STATED EXERCISE:
Count every line that includes the string "which" in the entries that follow. Nothing besides the number is needed.

-- start ENTRIES PROVIDED --

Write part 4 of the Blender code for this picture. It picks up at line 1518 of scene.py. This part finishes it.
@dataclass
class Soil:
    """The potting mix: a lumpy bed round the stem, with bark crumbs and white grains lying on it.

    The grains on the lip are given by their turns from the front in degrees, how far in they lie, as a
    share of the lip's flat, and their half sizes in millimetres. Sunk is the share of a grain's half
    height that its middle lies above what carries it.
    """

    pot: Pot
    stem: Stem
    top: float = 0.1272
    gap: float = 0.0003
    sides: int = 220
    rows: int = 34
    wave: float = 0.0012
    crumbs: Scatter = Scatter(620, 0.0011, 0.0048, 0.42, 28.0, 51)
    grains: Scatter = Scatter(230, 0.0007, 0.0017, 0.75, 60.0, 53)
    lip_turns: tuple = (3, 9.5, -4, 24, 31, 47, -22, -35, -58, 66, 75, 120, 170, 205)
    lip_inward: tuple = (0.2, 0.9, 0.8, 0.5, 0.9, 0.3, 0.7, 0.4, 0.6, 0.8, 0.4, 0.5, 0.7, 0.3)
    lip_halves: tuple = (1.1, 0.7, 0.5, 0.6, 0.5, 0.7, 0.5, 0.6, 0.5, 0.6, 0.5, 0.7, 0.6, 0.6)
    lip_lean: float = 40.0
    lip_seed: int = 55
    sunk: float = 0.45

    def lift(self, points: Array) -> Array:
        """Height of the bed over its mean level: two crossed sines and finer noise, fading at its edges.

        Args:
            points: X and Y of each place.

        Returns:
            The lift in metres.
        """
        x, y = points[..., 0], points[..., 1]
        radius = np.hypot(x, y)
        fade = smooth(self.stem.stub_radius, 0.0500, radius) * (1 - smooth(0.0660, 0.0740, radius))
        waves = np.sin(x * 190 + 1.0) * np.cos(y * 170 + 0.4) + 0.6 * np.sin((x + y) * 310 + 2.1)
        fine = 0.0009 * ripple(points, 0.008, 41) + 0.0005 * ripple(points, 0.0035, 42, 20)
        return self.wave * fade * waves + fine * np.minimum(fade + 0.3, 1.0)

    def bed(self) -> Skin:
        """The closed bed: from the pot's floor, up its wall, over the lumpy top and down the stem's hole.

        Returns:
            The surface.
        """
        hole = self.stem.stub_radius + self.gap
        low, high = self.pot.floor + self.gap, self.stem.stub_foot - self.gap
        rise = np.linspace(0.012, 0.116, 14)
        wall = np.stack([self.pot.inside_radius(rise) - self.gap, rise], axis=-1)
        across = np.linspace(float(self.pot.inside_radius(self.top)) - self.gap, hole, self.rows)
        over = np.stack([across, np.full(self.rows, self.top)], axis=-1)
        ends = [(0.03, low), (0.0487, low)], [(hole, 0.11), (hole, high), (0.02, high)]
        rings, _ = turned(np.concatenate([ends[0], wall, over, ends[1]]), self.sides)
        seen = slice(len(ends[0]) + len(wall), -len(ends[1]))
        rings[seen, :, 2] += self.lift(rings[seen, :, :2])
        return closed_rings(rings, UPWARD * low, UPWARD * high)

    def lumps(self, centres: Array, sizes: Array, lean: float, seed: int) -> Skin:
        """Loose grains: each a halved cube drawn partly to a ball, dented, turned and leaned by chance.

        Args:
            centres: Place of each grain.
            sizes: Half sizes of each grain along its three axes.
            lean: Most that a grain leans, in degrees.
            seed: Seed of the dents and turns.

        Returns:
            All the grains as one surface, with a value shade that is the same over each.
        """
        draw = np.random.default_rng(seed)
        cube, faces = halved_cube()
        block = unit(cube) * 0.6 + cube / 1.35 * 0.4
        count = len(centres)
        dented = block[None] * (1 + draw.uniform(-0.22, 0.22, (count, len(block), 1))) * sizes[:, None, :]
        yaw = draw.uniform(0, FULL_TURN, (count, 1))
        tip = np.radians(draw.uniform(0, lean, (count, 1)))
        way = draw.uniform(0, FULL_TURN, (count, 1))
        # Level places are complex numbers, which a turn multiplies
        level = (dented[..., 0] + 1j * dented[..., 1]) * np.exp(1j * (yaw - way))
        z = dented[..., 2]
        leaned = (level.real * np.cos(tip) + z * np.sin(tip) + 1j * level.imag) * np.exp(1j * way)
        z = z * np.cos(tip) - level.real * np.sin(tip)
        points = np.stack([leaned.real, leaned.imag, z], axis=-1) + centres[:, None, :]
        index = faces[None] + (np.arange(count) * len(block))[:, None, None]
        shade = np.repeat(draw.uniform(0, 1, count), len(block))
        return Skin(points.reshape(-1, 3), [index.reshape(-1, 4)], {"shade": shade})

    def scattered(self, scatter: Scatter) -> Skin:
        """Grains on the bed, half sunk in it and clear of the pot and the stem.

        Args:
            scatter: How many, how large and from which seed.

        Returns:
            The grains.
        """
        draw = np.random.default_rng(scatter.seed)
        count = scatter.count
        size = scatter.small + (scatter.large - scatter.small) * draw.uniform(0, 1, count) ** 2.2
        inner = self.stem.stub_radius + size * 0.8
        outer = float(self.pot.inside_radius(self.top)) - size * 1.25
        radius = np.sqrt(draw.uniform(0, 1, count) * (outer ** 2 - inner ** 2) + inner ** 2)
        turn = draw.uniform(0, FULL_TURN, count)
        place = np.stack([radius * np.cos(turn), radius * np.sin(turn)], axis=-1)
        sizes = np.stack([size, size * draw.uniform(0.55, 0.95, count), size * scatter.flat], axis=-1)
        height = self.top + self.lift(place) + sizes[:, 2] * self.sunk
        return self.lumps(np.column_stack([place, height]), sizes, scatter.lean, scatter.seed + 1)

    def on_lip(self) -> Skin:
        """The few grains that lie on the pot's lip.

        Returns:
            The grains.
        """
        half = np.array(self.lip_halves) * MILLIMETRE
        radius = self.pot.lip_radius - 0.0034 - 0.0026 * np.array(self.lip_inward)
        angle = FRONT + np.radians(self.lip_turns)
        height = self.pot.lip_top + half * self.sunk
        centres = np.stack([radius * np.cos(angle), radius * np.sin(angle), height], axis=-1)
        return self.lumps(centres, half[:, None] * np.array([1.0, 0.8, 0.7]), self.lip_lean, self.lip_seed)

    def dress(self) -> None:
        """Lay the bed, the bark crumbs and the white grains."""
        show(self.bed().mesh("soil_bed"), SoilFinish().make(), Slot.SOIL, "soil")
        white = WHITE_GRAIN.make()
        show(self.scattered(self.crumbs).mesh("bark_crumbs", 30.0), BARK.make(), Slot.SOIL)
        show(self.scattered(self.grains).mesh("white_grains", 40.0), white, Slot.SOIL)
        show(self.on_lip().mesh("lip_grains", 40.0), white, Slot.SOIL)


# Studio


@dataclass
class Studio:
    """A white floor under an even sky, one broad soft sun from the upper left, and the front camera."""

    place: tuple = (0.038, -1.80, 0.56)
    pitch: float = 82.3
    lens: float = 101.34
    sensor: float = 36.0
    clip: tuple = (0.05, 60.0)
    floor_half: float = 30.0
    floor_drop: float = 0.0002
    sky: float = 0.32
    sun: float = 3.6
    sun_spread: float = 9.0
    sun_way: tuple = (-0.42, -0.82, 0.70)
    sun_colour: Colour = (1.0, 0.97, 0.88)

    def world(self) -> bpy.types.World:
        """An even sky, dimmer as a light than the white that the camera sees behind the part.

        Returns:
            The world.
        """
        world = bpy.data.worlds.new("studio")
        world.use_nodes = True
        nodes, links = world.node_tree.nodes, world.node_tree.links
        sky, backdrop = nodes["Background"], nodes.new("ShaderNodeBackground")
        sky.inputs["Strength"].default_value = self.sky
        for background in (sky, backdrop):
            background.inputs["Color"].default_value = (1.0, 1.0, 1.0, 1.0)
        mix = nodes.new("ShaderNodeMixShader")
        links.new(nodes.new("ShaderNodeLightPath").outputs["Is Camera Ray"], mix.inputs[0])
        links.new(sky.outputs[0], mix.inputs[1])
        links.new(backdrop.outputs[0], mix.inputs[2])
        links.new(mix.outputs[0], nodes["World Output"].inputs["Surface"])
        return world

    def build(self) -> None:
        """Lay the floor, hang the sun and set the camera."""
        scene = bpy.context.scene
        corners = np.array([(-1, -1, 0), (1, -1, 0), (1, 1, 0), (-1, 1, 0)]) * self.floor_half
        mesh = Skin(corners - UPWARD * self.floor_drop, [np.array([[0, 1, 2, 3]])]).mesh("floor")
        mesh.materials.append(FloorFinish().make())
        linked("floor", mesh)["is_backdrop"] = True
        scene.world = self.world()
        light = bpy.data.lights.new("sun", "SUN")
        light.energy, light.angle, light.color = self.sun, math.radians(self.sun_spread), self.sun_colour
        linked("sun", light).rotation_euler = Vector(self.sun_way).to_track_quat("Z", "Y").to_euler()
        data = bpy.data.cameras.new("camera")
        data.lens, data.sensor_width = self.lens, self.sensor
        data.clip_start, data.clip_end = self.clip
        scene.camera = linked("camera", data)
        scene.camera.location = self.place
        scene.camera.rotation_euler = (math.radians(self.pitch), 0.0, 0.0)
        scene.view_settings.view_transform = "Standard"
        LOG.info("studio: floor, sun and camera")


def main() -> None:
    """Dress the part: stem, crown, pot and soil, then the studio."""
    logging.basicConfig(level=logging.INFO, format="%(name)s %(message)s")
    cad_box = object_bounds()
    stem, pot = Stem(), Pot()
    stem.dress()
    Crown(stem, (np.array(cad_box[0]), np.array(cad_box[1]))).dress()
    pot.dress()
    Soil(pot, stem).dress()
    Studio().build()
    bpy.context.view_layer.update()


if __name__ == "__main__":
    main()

-- end ENTRIES PROVIDED --
-- start ENTRIES PROVIDED --

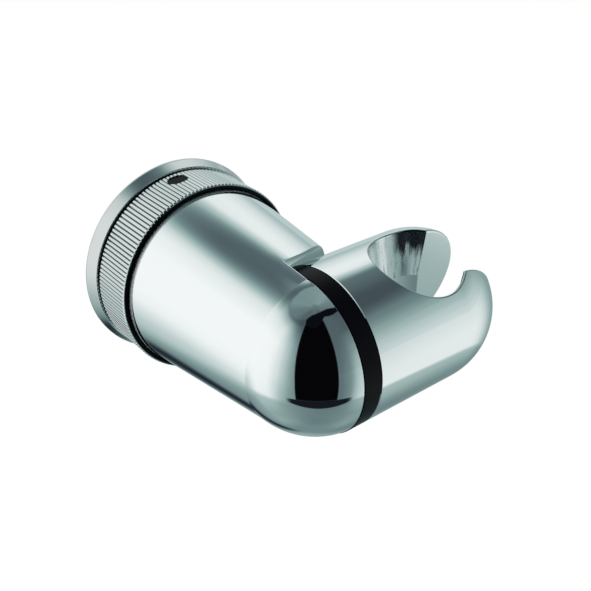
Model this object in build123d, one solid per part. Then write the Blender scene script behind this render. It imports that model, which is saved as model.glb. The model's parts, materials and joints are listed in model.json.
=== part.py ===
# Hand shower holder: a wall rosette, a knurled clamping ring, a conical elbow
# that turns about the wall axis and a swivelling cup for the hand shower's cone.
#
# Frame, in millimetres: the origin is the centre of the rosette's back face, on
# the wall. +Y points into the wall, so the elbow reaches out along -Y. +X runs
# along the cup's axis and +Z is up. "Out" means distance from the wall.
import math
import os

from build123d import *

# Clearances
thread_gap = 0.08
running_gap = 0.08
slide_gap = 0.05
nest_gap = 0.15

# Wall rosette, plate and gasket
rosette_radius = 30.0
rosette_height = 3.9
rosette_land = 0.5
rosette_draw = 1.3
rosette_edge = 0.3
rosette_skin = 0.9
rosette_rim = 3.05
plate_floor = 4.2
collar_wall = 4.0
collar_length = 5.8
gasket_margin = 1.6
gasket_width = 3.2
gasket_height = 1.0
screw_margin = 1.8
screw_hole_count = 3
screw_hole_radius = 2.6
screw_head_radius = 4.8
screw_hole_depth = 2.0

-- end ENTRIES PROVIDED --
-- start ENTRIES PROVIDED --

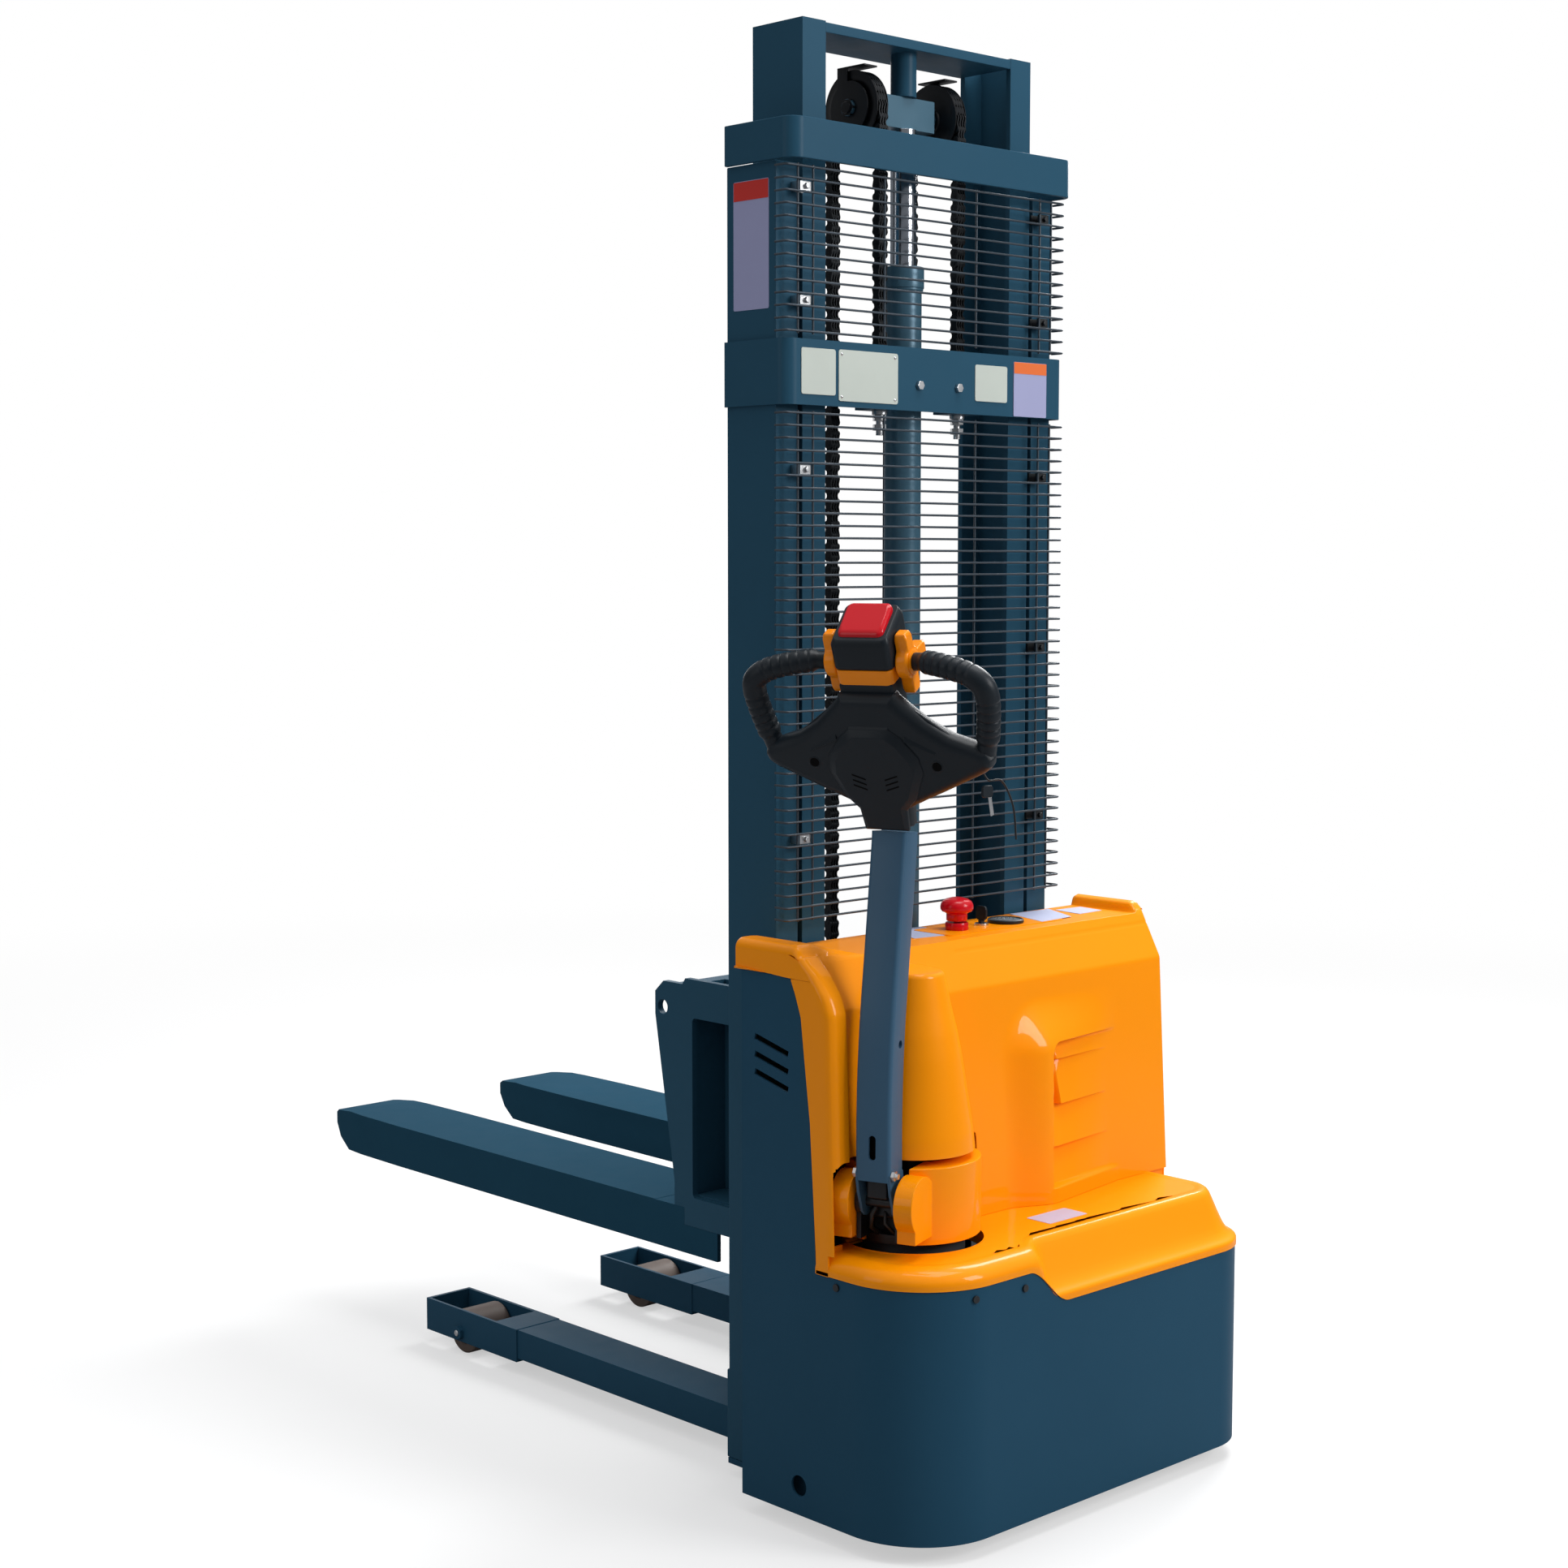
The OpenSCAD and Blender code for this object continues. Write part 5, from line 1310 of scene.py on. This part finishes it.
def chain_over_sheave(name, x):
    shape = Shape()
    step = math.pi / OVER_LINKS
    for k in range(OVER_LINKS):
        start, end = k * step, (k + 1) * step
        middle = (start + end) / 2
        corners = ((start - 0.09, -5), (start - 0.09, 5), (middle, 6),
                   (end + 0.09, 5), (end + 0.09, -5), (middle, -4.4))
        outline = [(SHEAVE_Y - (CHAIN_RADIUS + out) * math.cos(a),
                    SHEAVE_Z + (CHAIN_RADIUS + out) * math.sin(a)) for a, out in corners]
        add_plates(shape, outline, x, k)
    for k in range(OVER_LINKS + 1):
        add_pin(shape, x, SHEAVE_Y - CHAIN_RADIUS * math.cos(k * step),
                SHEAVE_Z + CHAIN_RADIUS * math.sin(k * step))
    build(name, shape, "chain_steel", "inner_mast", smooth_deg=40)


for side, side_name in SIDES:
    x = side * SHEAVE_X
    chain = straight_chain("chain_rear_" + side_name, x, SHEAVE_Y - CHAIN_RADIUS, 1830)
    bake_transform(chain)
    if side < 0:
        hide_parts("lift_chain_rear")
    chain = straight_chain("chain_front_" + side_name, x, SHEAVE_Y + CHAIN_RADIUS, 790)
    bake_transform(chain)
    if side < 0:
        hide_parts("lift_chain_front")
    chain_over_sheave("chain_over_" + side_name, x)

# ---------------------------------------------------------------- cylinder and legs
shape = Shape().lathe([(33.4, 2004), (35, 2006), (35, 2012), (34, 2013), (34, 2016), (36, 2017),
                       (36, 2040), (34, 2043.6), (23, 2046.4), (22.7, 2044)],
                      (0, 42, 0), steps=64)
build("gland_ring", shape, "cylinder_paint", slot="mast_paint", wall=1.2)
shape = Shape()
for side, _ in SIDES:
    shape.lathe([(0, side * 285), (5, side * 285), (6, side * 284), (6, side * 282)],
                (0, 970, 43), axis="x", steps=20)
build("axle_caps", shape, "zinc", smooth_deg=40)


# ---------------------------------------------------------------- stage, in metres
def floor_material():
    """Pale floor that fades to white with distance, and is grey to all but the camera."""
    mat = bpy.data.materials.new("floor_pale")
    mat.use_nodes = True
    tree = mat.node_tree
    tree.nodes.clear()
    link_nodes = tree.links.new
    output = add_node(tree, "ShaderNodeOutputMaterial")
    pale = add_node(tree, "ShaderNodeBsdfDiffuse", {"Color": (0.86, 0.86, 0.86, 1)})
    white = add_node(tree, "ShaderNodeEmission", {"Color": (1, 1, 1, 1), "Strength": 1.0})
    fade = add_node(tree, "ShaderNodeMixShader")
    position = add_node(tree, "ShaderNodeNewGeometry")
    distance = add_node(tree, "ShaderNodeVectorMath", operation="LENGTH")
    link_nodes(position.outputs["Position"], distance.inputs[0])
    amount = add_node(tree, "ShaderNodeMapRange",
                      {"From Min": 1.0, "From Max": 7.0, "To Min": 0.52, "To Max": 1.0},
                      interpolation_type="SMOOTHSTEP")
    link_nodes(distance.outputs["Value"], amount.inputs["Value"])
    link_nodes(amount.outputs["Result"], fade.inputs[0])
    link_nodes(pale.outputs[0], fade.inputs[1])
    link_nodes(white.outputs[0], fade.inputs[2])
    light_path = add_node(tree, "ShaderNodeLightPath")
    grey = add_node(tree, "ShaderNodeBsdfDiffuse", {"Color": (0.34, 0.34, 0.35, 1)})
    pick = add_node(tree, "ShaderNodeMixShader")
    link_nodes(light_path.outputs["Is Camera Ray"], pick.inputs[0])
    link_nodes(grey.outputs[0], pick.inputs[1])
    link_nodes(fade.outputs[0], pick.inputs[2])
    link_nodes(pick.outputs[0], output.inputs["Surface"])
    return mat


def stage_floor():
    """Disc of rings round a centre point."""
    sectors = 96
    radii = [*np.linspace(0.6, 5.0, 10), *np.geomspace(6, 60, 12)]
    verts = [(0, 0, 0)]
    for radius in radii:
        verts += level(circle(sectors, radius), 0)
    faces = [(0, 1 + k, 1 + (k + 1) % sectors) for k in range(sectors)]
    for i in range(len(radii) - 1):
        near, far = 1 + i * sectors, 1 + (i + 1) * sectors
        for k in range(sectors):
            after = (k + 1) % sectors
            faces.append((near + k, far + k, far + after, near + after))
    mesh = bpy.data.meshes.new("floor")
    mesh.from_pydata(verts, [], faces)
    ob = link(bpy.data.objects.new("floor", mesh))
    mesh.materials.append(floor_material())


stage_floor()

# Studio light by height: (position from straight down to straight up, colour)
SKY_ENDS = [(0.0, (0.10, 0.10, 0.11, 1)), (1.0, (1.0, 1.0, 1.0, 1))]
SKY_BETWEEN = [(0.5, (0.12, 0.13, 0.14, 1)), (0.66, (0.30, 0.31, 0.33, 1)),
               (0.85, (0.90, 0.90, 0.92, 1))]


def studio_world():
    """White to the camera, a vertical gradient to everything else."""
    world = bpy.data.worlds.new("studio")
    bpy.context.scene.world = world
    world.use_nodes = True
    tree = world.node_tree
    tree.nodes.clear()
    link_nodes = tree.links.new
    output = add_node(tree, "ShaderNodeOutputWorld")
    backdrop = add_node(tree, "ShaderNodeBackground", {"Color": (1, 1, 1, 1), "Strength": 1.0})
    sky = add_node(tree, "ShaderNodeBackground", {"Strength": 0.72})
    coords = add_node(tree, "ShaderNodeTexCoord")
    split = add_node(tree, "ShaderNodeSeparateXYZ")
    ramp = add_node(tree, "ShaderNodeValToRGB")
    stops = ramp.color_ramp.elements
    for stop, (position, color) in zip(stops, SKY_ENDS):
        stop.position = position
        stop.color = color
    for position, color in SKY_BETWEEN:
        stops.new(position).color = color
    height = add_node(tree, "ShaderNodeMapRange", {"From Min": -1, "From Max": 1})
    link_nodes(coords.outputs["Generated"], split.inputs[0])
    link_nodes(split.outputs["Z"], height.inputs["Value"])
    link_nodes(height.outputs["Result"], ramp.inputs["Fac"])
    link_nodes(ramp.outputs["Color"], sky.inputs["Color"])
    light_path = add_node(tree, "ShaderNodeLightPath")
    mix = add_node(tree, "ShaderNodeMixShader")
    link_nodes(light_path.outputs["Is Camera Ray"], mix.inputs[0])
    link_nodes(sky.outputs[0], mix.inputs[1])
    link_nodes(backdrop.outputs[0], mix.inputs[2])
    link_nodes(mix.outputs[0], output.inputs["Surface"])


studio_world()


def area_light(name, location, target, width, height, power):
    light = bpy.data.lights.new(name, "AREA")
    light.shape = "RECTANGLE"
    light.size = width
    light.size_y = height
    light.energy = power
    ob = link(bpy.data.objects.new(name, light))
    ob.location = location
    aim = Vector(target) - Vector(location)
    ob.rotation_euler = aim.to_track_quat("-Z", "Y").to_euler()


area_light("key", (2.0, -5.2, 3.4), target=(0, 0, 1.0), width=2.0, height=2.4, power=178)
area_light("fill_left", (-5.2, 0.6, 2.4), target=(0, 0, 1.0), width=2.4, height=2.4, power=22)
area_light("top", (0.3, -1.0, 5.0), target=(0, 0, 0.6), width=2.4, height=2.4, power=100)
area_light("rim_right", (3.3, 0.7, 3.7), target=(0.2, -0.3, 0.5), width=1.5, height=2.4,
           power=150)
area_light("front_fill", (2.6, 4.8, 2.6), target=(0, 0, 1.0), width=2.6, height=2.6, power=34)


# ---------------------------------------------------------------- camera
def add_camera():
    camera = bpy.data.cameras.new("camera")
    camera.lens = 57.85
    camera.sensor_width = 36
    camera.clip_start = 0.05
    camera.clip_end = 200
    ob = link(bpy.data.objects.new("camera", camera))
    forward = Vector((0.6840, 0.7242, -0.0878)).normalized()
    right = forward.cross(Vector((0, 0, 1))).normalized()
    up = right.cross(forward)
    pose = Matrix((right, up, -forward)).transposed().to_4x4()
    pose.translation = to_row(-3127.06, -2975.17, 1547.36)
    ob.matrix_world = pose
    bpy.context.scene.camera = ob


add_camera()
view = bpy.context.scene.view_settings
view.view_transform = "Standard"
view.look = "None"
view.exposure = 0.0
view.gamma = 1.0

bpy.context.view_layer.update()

-- end ENTRIES PROVIDED --

FINAL ANSWER:
3